* [Requirement]: Go through the listing and pick out each line with the word "joints" in it.

* [Provided material]:
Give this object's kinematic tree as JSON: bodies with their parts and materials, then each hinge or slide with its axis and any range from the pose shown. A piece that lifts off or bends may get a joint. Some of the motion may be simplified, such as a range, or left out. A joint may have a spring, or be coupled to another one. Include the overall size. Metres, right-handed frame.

...

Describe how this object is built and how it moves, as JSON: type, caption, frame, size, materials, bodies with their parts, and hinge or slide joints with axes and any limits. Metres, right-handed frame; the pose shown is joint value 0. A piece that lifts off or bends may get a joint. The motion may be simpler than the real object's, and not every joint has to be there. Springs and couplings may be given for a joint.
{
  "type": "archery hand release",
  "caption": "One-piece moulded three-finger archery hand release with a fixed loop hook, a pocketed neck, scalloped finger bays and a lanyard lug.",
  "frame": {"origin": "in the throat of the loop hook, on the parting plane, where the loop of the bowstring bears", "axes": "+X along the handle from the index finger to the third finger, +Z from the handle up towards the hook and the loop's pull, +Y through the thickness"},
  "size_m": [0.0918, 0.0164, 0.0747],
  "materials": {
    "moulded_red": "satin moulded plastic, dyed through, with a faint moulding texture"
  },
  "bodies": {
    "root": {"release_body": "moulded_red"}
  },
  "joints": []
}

* [The reply]:
Describe how this object is built and how it moves, as JSON: type, caption, frame, size, materials, bodies with their parts, and hinge or slide joints with axes and any limits. Metres, right-handed frame; the pose shown is joint value 0. A piece that lifts off or bends may get a joint. The motion may be simpler than the real object's, and not every joint has to be there. Springs and couplings may be given for a joint.
  "joints": []